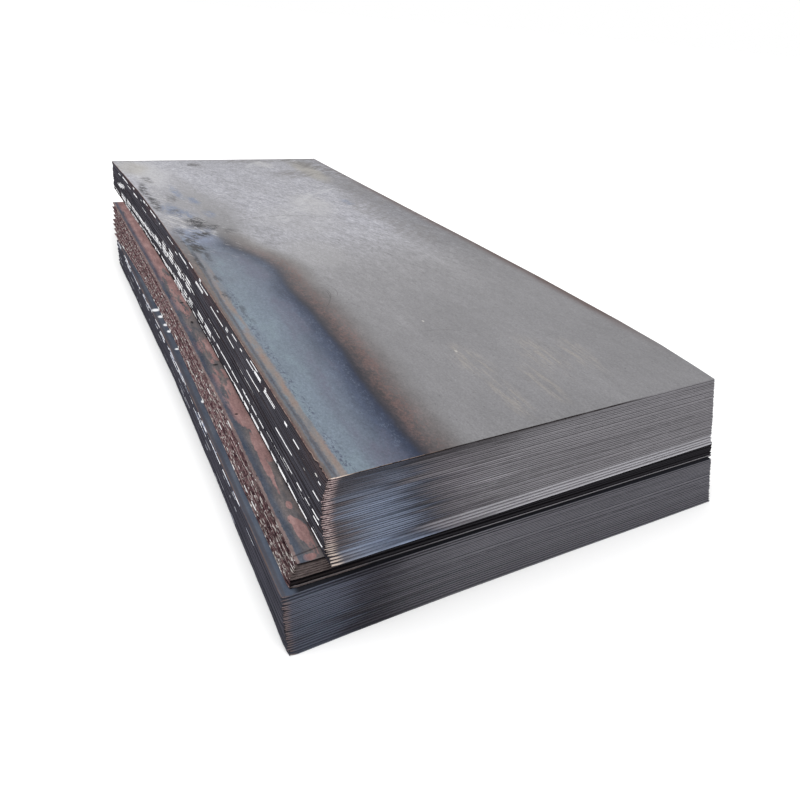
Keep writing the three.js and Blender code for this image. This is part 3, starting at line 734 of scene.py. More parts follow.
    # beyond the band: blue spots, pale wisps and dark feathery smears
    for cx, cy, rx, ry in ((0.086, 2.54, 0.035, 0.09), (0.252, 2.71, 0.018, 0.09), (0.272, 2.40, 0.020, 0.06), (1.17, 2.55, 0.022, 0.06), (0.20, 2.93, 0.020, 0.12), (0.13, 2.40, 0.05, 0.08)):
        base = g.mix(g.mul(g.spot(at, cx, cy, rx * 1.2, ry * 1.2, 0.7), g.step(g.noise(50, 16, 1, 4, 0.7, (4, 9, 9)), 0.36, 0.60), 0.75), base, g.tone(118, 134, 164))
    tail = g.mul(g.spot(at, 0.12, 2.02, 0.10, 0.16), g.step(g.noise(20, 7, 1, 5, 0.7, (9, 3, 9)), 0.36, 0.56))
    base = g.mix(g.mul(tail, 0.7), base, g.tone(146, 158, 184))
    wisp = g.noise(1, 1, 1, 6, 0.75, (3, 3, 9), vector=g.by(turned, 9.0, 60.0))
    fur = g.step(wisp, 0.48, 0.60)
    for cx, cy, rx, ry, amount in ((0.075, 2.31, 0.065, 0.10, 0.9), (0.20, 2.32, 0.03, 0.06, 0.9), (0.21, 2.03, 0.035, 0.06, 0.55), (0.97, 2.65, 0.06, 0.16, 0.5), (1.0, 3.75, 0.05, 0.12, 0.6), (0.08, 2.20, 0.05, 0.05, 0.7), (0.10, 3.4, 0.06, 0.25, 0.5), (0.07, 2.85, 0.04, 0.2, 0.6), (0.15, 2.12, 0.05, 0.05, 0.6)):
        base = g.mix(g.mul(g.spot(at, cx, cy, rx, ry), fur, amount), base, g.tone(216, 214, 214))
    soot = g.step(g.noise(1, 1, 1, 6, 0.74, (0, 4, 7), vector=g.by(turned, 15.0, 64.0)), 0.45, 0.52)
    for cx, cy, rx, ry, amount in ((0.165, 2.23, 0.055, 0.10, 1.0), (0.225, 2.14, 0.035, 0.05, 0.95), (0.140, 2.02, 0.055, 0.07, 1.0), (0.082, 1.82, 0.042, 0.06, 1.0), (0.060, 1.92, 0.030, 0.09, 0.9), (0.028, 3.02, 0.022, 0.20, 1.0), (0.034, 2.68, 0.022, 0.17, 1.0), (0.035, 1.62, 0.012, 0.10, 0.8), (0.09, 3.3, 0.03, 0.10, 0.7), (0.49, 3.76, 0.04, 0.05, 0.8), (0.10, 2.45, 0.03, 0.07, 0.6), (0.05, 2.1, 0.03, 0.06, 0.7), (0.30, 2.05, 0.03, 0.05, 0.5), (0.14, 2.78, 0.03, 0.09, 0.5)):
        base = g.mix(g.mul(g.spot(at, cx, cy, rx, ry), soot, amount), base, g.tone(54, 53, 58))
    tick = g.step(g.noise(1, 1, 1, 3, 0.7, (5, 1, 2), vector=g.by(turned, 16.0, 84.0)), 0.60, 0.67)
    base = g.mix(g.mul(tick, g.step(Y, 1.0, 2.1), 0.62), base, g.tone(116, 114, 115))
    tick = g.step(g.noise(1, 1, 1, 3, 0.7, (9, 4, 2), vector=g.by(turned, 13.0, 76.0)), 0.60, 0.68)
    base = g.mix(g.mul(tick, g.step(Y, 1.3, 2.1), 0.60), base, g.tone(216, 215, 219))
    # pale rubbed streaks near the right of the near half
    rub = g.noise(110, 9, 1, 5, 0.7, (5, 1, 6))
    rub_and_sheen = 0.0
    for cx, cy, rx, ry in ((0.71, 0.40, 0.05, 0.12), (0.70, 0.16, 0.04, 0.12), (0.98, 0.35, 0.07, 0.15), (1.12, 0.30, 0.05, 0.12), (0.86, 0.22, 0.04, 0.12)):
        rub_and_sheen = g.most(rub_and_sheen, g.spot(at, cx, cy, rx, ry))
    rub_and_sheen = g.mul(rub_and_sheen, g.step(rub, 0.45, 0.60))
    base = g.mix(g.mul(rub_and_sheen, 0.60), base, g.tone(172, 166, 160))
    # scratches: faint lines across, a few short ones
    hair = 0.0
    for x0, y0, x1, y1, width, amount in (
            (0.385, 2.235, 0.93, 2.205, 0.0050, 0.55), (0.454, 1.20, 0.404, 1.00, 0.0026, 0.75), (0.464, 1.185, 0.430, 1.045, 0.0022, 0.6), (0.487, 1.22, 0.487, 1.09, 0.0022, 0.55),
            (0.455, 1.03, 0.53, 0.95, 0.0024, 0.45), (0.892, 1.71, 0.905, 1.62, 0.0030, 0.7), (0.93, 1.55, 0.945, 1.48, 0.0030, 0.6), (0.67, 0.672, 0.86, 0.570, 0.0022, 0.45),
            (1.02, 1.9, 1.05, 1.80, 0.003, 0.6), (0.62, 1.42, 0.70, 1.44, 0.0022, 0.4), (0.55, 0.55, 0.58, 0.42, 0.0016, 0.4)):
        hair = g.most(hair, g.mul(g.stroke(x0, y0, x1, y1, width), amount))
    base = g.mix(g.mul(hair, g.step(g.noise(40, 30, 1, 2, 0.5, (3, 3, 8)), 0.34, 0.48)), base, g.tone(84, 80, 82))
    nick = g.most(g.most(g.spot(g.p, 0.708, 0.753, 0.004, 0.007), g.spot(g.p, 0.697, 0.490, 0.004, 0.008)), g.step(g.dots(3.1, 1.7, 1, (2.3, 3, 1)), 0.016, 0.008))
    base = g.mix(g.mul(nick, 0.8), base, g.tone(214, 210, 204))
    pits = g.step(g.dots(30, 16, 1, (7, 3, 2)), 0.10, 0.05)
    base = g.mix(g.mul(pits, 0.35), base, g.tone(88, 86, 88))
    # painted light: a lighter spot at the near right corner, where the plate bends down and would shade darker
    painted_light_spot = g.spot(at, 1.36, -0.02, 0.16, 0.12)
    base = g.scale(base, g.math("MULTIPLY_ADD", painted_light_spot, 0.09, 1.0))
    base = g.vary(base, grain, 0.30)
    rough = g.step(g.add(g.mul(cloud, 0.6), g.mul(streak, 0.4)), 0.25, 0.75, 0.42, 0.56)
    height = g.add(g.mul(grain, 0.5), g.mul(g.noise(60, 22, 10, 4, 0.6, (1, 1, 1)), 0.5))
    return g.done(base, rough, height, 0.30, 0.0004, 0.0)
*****
AIM OF THE TASK: Copy out every line of the data above, exactly as given.

RESPONSE:
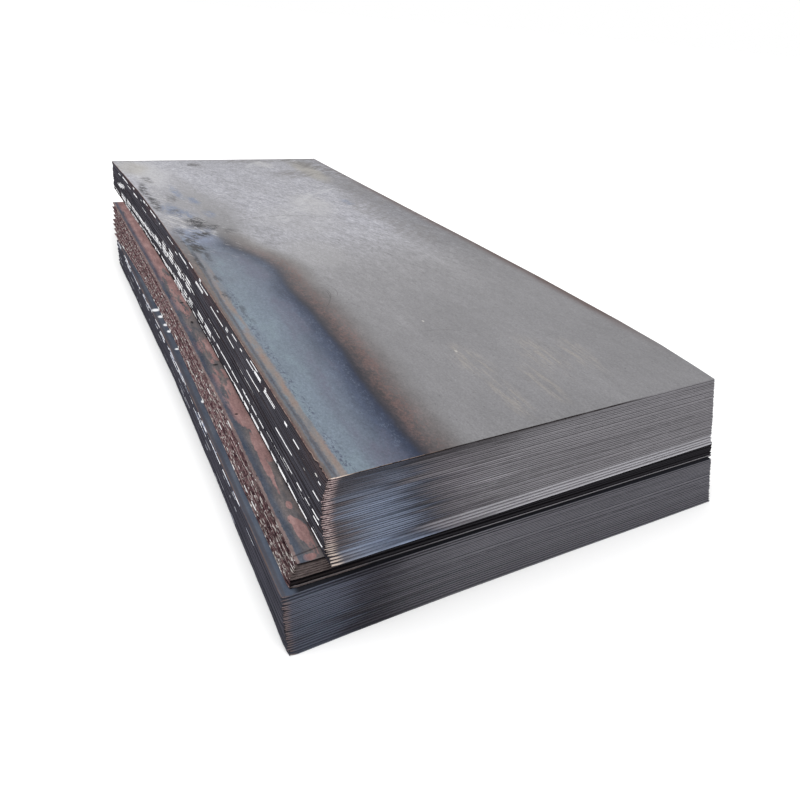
Keep writing the three.js and Blender code for this image. This is part 3, starting at line 734 of scene.py. More parts follow.
    # beyond the band: blue spots, pale wisps and dark feathery smears
    for cx, cy, rx, ry in ((0.086, 2.54, 0.035, 0.09), (0.252, 2.71, 0.018, 0.09), (0.272, 2.40, 0.020, 0.06), (1.17, 2.55, 0.022, 0.06), (0.20, 2.93, 0.020, 0.12), (0.13, 2.40, 0.05, 0.08)):
        base = g.mix(g.mul(g.spot(at, cx, cy, rx * 1.2, ry * 1.2, 0.7), g.step(g.noise(50, 16, 1, 4, 0.7, (4, 9, 9)), 0.36, 0.60), 0.75), base, g.tone(118, 134, 164))
    tail = g.mul(g.spot(at, 0.12, 2.02, 0.10, 0.16), g.step(g.noise(20, 7, 1, 5, 0.7, (9, 3, 9)), 0.36, 0.56))
    base = g.mix(g.mul(tail, 0.7), base, g.tone(146, 158, 184))
    wisp = g.noise(1, 1, 1, 6, 0.75, (3, 3, 9), vector=g.by(turned, 9.0, 60.0))
    fur = g.step(wisp, 0.48, 0.60)
    for cx, cy, rx, ry, amount in ((0.075, 2.31, 0.065, 0.10, 0.9), (0.20, 2.32, 0.03, 0.06, 0.9), (0.21, 2.03, 0.035, 0.06, 0.55), (0.97, 2.65, 0.06, 0.16, 0.5), (1.0, 3.75, 0.05, 0.12, 0.6), (0.08, 2.20, 0.05, 0.05, 0.7), (0.10, 3.4, 0.06, 0.25, 0.5), (0.07, 2.85, 0.04, 0.2, 0.6), (0.15, 2.12, 0.05, 0.05, 0.6)):
        base = g.mix(g.mul(g.spot(at, cx, cy, rx, ry), fur, amount), base, g.tone(216, 214, 214))
    soot = g.step(g.noise(1, 1, 1, 6, 0.74, (0, 4, 7), vector=g.by(turned, 15.0, 64.0)), 0.45, 0.52)
    for cx, cy, rx, ry, amount in ((0.165, 2.23, 0.055, 0.10, 1.0), (0.225, 2.14, 0.035, 0.05, 0.95), (0.140, 2.02, 0.055, 0.07, 1.0), (0.082, 1.82, 0.042, 0.06, 1.0), (0.060, 1.92, 0.030, 0.09, 0.9), (0.028, 3.02, 0.022, 0.20, 1.0), (0.034, 2.68, 0.022, 0.17, 1.0), (0.035, 1.62, 0.012, 0.10, 0.8), (0.09, 3.3, 0.03, 0.10, 0.7), (0.49, 3.76, 0.04, 0.05, 0.8), (0.10, 2.45, 0.03, 0.07, 0.6), (0.05, 2.1, 0.03, 0.06, 0.7), (0.30, 2.05, 0.03, 0.05, 0.5), (0.14, 2.78, 0.03, 0.09, 0.5)):
        base = g.mix(g.mul(g.spot(at, cx, cy, rx, ry), soot, amount), base, g.tone(54, 53, 58))
    tick = g.step(g.noise(1, 1, 1, 3, 0.7, (5, 1, 2), vector=g.by(turned, 16.0, 84.0)), 0.60, 0.67)
    base = g.mix(g.mul(tick, g.step(Y, 1.0, 2.1), 0.62), base, g.tone(116, 114, 115))
    tick = g.step(g.noise(1, 1, 1, 3, 0.7, (9, 4, 2), vector=g.by(turned, 13.0, 76.0)), 0.60, 0.68)
    base = g.mix(g.mul(tick, g.step(Y, 1.3, 2.1), 0.60), base, g.tone(216, 215, 219))
    # pale rubbed streaks near the right of the near half
    rub = g.noise(110, 9, 1, 5, 0.7, (5, 1, 6))
    rub_and_sheen = 0.0
    for cx, cy, rx, ry in ((0.71, 0.40, 0.05, 0.12), (0.70, 0.16, 0.04, 0.12), (0.98, 0.35, 0.07, 0.15), (1.12, 0.30, 0.05, 0.12), (0.86, 0.22, 0.04, 0.12)):
        rub_and_sheen = g.most(rub_and_sheen, g.spot(at, cx, cy, rx, ry))
    rub_and_sheen = g.mul(rub_and_sheen, g.step(rub, 0.45, 0.60))
    base = g.mix(g.mul(rub_and_sheen, 0.60), base, g.tone(172, 166, 160))
    # scratches: faint lines across, a few short ones
    hair = 0.0
    for x0, y0, x1, y1, width, amount in (
            (0.385, 2.235, 0.93, 2.205, 0.0050, 0.55), (0.454, 1.20, 0.404, 1.00, 0.0026, 0.75), (0.464, 1.185, 0.430, 1.045, 0.0022, 0.6), (0.487, 1.22, 0.487, 1.09, 0.0022, 0.55),
            (0.455, 1.03, 0.53, 0.95, 0.0024, 0.45), (0.892, 1.71, 0.905, 1.62, 0.0030, 0.7), (0.93, 1.55, 0.945, 1.48, 0.0030, 0.6), (0.67, 0.672, 0.86, 0.570, 0.0022, 0.45),
            (1.02, 1.9, 1.05, 1.80, 0.003, 0.6), (0.62, 1.42, 0.70, 1.44, 0.0022, 0.4), (0.55, 0.55, 0.58, 0.42, 0.0016, 0.4)):
        hair = g.most(hair, g.mul(g.stroke(x0, y0, x1, y1, width), amount))
    base = g.mix(g.mul(hair, g.step(g.noise(40, 30, 1, 2, 0.5, (3, 3, 8)), 0.34, 0.48)), base, g.tone(84, 80, 82))
    nick = g.most(g.most(g.spot(g.p, 0.708, 0.753, 0.004, 0.007), g.spot(g.p, 0.697, 0.490, 0.004, 0.008)), g.step(g.dots(3.1, 1.7, 1, (2.3, 3, 1)), 0.016, 0.008))
    base = g.mix(g.mul(nick, 0.8), base, g.tone(214, 210, 204))
    pits = g.step(g.dots(30, 16, 1, (7, 3, 2)), 0.10, 0.05)
    base = g.mix(g.mul(pits, 0.35), base, g.tone(88, 86, 88))
    # painted light: a lighter spot at the near right corner, where the plate bends down and would shade darker
    painted_light_spot = g.spot(at, 1.36, -0.02, 0.16, 0.12)
    base = g.scale(base, g.math("MULTIPLY_ADD", painted_light_spot, 0.09, 1.0))
    base = g.vary(base, grain, 0.30)
    rough = g.step(g.add(g.mul(cloud, 0.6), g.mul(streak, 0.4)), 0.25, 0.75, 0.42, 0.56)
    height = g.add(g.mul(grain, 0.5), g.mul(g.noise(60, 22, 10, 4, 0.6, (1, 1, 1)), 0.5))
    return g.done(base, rough, height, 0.30, 0.0004, 0.0)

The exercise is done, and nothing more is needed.